I have never been an "audiophile" though I have always striven to own the hottest source of music [ie. never bought tapes except when cassette only - Reel-to-reel was all but dead by the time I was buying in force in the tail end of the 70s]. I just basically want to hear the damn tunes and the CD has been very good to me. I condemn it not, though the truth of CDs are that it's a garbage-in/garbage-out medium but if the music is mastered with care and knowledge of what the original production was striving for, a CD can certainly be an acme of sound.

Lately, I have been recording my raw vinyl masters in 24 bit sound fo the day when I may upgrade my home burned CDs. I then archive the raw audio on to DVD for the day when I may have even better NR software/mastering methodologies. Even though mathematically, I am fully aware of the reasons why the CD spec is what it is [note: I have read a technical volume fully examining the Red Book standard in toto back in 1988 - fascinating reading regarding the Nyquist Theorum] I can also state unequivocally that listening to the raw 24 bit audio on my computer sounds even better than the 16 bit final red book version. Keep in mind that I record in 24/44.1 - I am not venturing into 96K audio, it eats up humongous disk space and dithering the sound down to 44.1 for CD makes for far uglier math than the relatively clean process of going from 24 to 16 bit depth.
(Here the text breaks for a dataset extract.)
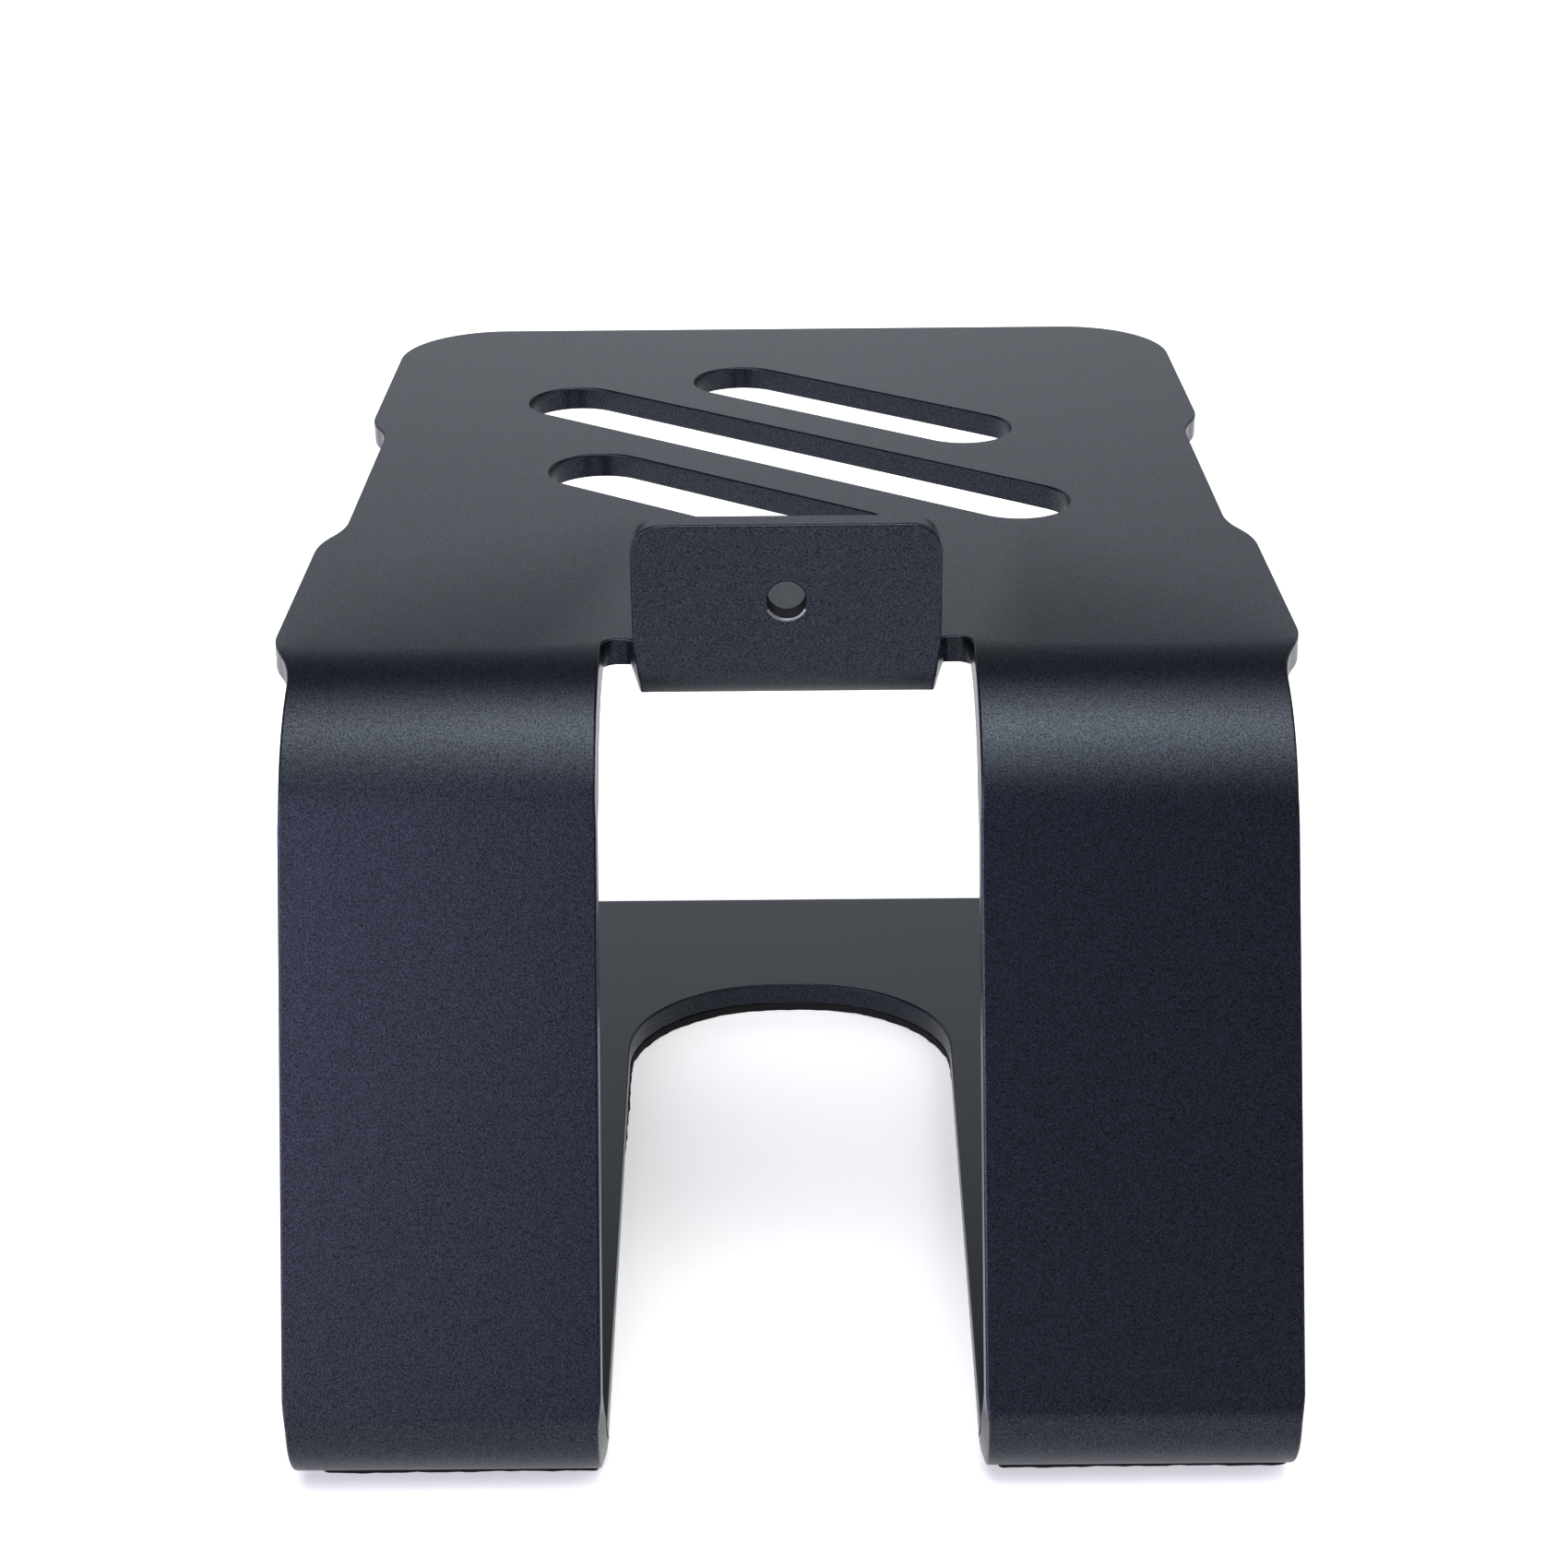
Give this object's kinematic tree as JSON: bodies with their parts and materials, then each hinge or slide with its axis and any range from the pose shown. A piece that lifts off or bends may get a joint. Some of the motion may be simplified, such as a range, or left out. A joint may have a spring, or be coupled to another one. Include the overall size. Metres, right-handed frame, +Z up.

This handy page explains a lot and, hey presto - he also advocates 24/44.1!
www.tweakheadz.com16_vs_24_bit_audio.htm

8:05 AM  
Anonymous Anonymous said...

Re: 24 VS 16 bit

Here is the correct URL:

www.tweakheadz.com/16_vs_24_bit_audio.htm

somehow the forward slash got lost - grr.

8:20 AM  
Anonymous Anonymous said...

Re: Sam's Peak

Actually, Ron... 1992 was far from chopped liver! The store was about 40% vinyl! So I saw Sam's at it's peak but didn't act on the vinyl - dios mio!